There are other treaties that deal with the subject of diplomatic privileges and immunity. The Court is bound to respect those agreements between its members and third states under the terms of Article 98 of the Rome Statute, unless of course it decides to go ahead and accept Palestine's article 12(3) declaration. The Registrar had advised Palestine that its declaration had triggered its responsibilities under Part 9 of the statute, pending a decision by the Judges.
Those particular Arab League agreements were signed and in full force and effect before the Rome Statute entered into force. So there should be no lingering questions now that Palestine was a state capable of accepting the Court's jurisdiction in July of 2002.

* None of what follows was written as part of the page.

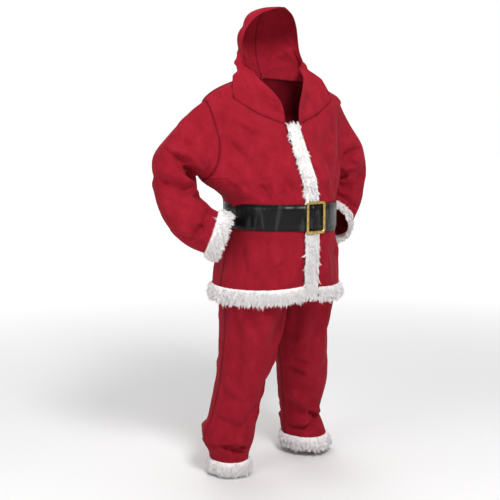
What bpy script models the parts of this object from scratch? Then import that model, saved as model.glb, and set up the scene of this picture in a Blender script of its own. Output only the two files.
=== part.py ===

Bill: Sorry to burden your blog with unpublished letters to the Editor of The New York Times, but here's one I sent of last week-
To the Editor:
Re “In Blow to U.S., U.N. Heightens Status of Palestine” (front page, Nov. 30): Ethan Bronner and Christine Hauser report that the U.S. is already considering the possibility of cutting off foreign aid to the Palestinian Authority if it tries to “use the International Criminal Court against Israel.” It’s a bad idea. Threatening to punish those who seek legitimate access to courts only strengthens the argument of those who claim that they are entitled to take the law into their own hands because they have no other recourse. The Court’s mandate is to help deter crimes of the gravest concern to the international community. To obstruct access by those on either side of a conflict impairs not only that mandate, but our own reputation as a nation committed to liberty and justice for all.
Donald M. Ferencz
Delray Beach, Fla., Nov. 30, 2012
The writer is a Visiting Professor at Middlesex University School of Law in London.